Disadvantages of being outside the academy. I earn almost no money. I have been extremely isolated. I find I cannot apply for fellowships, grants, or residencies because I don’t have any famous friends who will write letters of recommendation for me. Without an MFA I cannot hope for even a community-college adjunct job, though I’m an accomplished and experienced teacher of poetry. I haven’t been able to spend money on getting an MFA because I’ve been putting my two children through college and our family is just barely surviving on my husband’s carpentry earnings. I cannot afford to pay my way to AWP. Twice, in the past, my publisher hired me to work at the AWP bookfair, but I was so shy among strangers that I was afraid to attend any sessions in case people figured out how much of a nobody I was. Though I have published many books, they are rarely reviewed because I have no network of colleagues or mentors. Shyness feeds shyness. Of course I assume that no one knows who I am, so I tend to retreat inside myself and keep it that way.

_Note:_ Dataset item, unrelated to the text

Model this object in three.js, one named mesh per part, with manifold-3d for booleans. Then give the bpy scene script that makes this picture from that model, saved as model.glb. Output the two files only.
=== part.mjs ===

These comments make the situation seem more black-and-white than it is. I have found ways to teach, but the work is irregular and often feels like guerrilla warfare: drop out of a tree, throw some poems around, vanish. My position at the Frost Place is a miracle: on paper, I would not seem to be the top candidate for the job, but the stars aligned and I try to stay worthy of them. Likewise, the opportunity at Monson Arts: for once, my skill set (knows how to talk to kids from the sticks) fits the job description.

Nor do I repine about my outside-the-academy status . . . at least I repine far less than I once did. To be honest, I hate clubby situations such as AWP that ramp up my anxiety and my imposter syndrome. I'm tense about excessive traveling and talking to strangers; I hate competing for status; I don't want to teach five sections of Comp. I wouldn't mind some book reviews. I wouldn't mind being treated like an equal. But I've dug my own hole, and it's turned into a rambling burrow, and you're welcome to dive down and curl up by my fire if you're out there in the wild wood, lost and hungry and with the weasels and stoats on your tail.